Computations. Note that from $$ \frac{41}{40} =\frac{AC''}{BC''}= \frac {\sin \hat B} {\sin \hat A} = \frac {h/\sqrt{h^2+s^2}} {h/\sqrt{h^2+(9-s)^2}} = \frac {\sqrt{h^2+(9-s)^2}} {\sqrt{h^2+s^2}} $$ we get a simple relation determining $h$, $$ \frac{41^2}{40^2} = \frac {h^2+(9-s)^2} {h^2+s^2} \ , $$ so $$ \begin{aligned} \underbrace{(41^2-40^2)}_{=9^2}h^2 &= 40^2(9-s)^2-41^2s^2 \\ &= 9(40-9s)(s+360)\ . \end{aligned} $$ The roots of the last expression are $40/9$ and $-360$. To have a positive quantity, we need $40-9s\ge 0$, so $s\le 40/9$.
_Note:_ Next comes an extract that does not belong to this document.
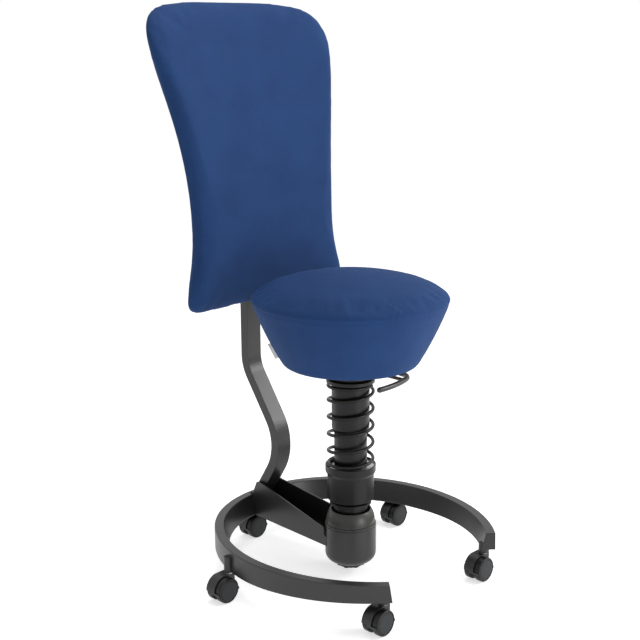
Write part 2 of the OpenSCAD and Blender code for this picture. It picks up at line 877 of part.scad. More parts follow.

The maximal value of the expression is taken exactly in the middle of the segment determined by the roots, which is $s^*=-1600/9$. For this value of the $s$-variable we get a corresponding maximal $h^*$, which is $$ h^* =\frac 19\sqrt{9\cdot (40+1600)\left(-\frac {1600}9+360\right)} = \frac {1640}9\ . $$ So the maximal area is $\frac 12 \cdot AB\cdot h^*=\frac{1640}2=820$.

Answer 3

Since we have expressions for the side lengths as $a,b=px,c=qx$ ($a=9,p=40,q=41$), we can ignore all the angles and use Heron’s formula for the area \begin{align} S&=\tfrac14\sqrt{4a^2b^2-(a^2+b^2-c^2)^2} \tag{1}\label{1} ,\\ S(x)&=\tfrac14\sqrt{2x^2a^2(q^2+p^2)-x^4(p-q)^2(q+p)^2-a^4} \tag{2}\label{2} . \end{align}

The $x$ that maximizes the area $S(x)$, also maximizes $S(x)^2$, so we can consider \begin{align} S_2(x)&=S(x)^2=\tfrac1{16}(2x^2a^2(q^2+p^2)-x^4(p-q)^2(q+p)^2-a^4) ,\\ S_2'(x)&= \tfrac14x(a^2(q^2+p^2)-(p-q)^2(q+p)^2x^2) \end{align}

And the sought maximum can be found at

\begin{align} x_{\max}&= \frac{a\sqrt{q^2+p^2}}{q^2-p^2} =\tfrac19\sqrt{3281} \approx 6.36 ,\\ S_{\max}&= S(x_{\max})=820 . \end{align}

Answer 4

Let the sides $AC=40x, BC=41x$. Using the Heron's formula: $$S=\sqrt{\frac{81x+9}{2}\cdot \frac{81x-9}{2}\cdot \frac{9+x}{2}\cdot \frac{9-x}{2}}=\frac{81}{4}\sqrt{\left(x^2-\frac 1{81}\right)\left(81-x^2\right)}\overbrace{\le}^{GM-AM} \\ \frac{81}{4}\cdot \frac{\left(x^2-\frac 1{81}\right)+\left(81-x^2\right)}{2}=820,$$ equality occurs when $x^2-\frac1{81}=81-x^2 \Rightarrow x\approx 3$.

Note: $GM-AM$ is the Geometric Mean-Arithmetic Mean inequality.